CONTRE EBOLA, L’ALTRUISME RATIONNEL

Le déluge d’informations qu’engendre depuis quelques semaines l’épidémie d’Ebola pourrait étonner : de fait, cette maladie provoque, là même où elle sévit, beaucoup moins de morts que bien d’autres affections, à commencer par le choléra. Son impact médiatique se justifie cependant par son caractère épouvantable, par l’absence de vaccin et de médicaments efficaces et par le fait qu’elle pourrait devenir encore plus terrible, et toucher, bientôt, nos pays.

Chacun, en Occident, se focalise sur la réponse d’urgence, en se barricadant, en fermant plus ou moins ses frontières ; par des mesures souvent plus médiatiques qu’efficaces, en croyant qu’on peut se contenter de s’isoler des pays touchés. C’est absurde : si les liaisons aériennes sont interrompues, ils ne pourront bientôt plus recevoir les moyens de vivre ni de contrôler leurs propres frontières, et le virus se répandra dans tous les Etats voisins. Interdira-t-on alors les vols venus d’Abidjan ? De Lagos ? D’Accra ? De Dakar ? Cela serait tout aussi vain : qu’on ne s’y trompe pas, les habitants de ces pays auront toujours les moyens d’aller vers le reste du monde, par mille moyens, par mille escales.

Il faut donc prendre le problème autrement et leur apporter d’urgence, dans notre propre intérêt, les moyens de maîtriser l’épidémie. Cela veut dire, d’abord, leur dépêcher le plus grand nombre de personnels de santé, volontaires et bien formés, y compris militaires, à l’image de ce que font les Cubains, qui ont envoyé quelque 450 médecins et infirmiers en Sierra Leone, au Liberia et en Guinée, ce qui correspond à 12 000 pour les Etats-Unis (qui ont annoncé l’envoi de 4 000 personnels de santé militaire) et à 22 500 pour l’Union européenne (qui a pour l’instant laissé cette charge aux seules ONG, à l’exception de quelques médecins de l’armée britannique). Il serait à l’honneur d’une Commission européenne finissante de proposer cette intervention, et d’expliquer aux Etats membres que, dans cette situation comme dans beaucoup d’autres, nous, Européens, avons intérêt à être altruistes. Que l’altruisme rationnel est la forme la plus intelligente de l’égoïsme. Et que ce n’est qu’à ce prix que nous serons protégés d’un tel péril.
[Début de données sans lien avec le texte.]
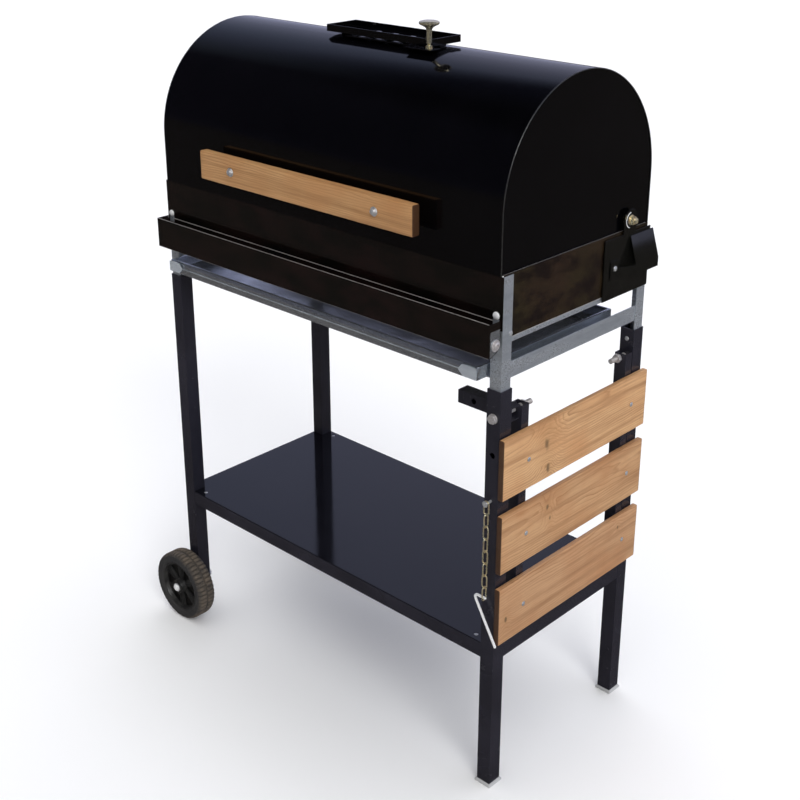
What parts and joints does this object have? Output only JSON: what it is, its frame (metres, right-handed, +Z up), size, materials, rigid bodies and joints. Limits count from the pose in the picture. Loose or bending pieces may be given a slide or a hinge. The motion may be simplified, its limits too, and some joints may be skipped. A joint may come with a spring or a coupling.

Cette urgence d’un altruisme rationnel ne concerne pas seulement nos contemporains qui vivent ailleurs, mais aussi les générations suivantes qui vivront ici même. L’exemple d’Ebola est éloquent : si cette maladie s’est développée, alors qu’on la connaît depuis des décennies, c’est parce qu’on n’a pas anticipé la menace, pourtant évidente, qu’elle représentait à moyen terme. L’OMS n’est pas exempte de critiques, comme tous ceux qui n’ont rien fait pour inciter les laboratoires pharmaceutiques à investir plus et plus vite dans la recherche sur cette maladie. Il est maintenant très tard, mais pas trop tard, pour s’y atteler. Qui le fait ? Qui finance ces travaux ? A quelle échéance ? Là encore, il faudrait engager bien plus de moyens que ceux qui leur sont consacrés aujourd’hui.

Plus généralement, Ebola est l’occasion de rappeler l’importance de s’occuper dès leur apparition des problèmes à impact lointain. Dette publique, dérèglement climatique, épidémies renvoient à la même logique : nous avons intérêt à nous occuper tout de suite des problèmes que rencontreront les prochaines générations. Parce que les prochaines générations, c’est nous-mêmes, dans vingt ans.